My technique is to build swales into driveways to guide water into raingardens where native plants continue to improve infiltration as their roots grow deeper. Some die and become the straws that take the water 10′ or more into the soil column. Existing pavement can be modified with a bag of patching asphalt pounded onto the sloping drive to guide it off to either side instead of making it to the street.
A very simple solution for sidewalks is to remove soil from boulevard to get water to soak in vs. creating puddles after rain or snow melt. Of course winter is the worst because those puddles become hazardous smooth ice patches overnight.

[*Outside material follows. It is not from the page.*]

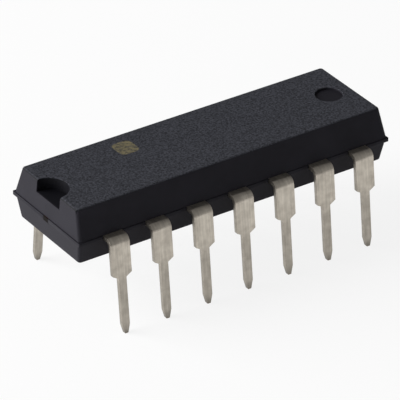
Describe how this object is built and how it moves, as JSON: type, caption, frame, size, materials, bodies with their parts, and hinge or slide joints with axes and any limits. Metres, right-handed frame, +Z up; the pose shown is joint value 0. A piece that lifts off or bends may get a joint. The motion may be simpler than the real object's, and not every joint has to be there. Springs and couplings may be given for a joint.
{
  "type": "dual in-line integrated circuit package",
  "caption": "Plastic dual in-line chip package: black moulded body with end notch and round mark, two rows of splayed tinned leads, die, paddle and bond wires inside.",
  "frame": {"origin": "midway between the two rows of leads, at the height of the lead tips", "axes": "+X along the package away from the notched end, +Y across it away from lead 1's row, +Z up through the top face"},
  "size_m": [0.0194, 0.0088, 0.007],
  "materials": {
    "mould_compound": "black moulded epoxy with a fine matt grain",
    "tinned_lead": "satin tin plate on copper alloy sheet",
    "copper_frame": "stamped copper alloy sheet",
    "silicon": "polished silicon",
    "die_bond": "silver-filled epoxy",
    "gold_wire": "drawn gold"
  },
  "bodies": {
    "root": {"moulded_body": "mould_compound", "die_paddle": "copper_frame", "die_attach": "die_bond", "die": "silicon", "lead_01": "tinned_lead", "lead_02": "tinned_lead", "lead_03": "tinned_lead", "lead_04": "tinned_lead", "lead_05": "tinned_lead", "lead_06": "tinned_lead", "lead_07": "tinned_lead", "lead_08": "tinned_lead", "lead_09": "tinned_lead", "lead_10": "tinned_lead", "lead_11": "tinned_lead", "lead_12": "tinned_lead", "lead_13": "tinned_lead", "lead_14": "tinned_lead", "bond_wire_01": "gold_wire", "bond_wire_02": "gold_wire", "bond_wire_03": "gold_wire", "bond_wire_04": "gold_wire", "bond_wire_05": "gold_wire", "bond_wire_06": "gold_wire", "bond_wire_07": "gold_wire", "bond_wire_08": "gold_wire", "bond_wire_09": "gold_wire", "bond_wire_10": "gold_wire", "bond_wire_11": "gold_wire", "bond_wire_12": "gold_wire", "bond_wire_13": "gold_wire", "bond_wire_14": "gold_wire"}
  },
  "joints": []
}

We had done a number of examples I could show you if you are interested in viewing some projects already in the ground: in front of our office at 1708 Selby there are 2 small raingardens that keep our walk dry after even the heaviest rain vs. city walk to both E & W with deep puddles. We have a big project in Golden Valley that we installed a year ago with a vast rain garden fed by long sloping driveway. It has a big turnaround circle at front door/garage that doubles as guest parking with a raingarden in the center. The turnaround surface was pitched to flow into the middle. Site was pure sandy gravel once we removed the topsoil, so it has tremendous capacity, but we added an overflow pipe for unique situations.
You can get in touch with me via http://www.energyscapes.com or by calling our office 612-821-9797 (we brought our old # from Mpls when we moved to St Paul).
Keep up your good work. Douglas
oops
you are correct
thanks for the great info
i’d love to chat more about this when i come around to some of these topics
Concrete is better for highways because it consumes less fuel as you are driving fast. Asphalt is better for residential roads, county roads, and boulevards. Because you are turning and it has better traction.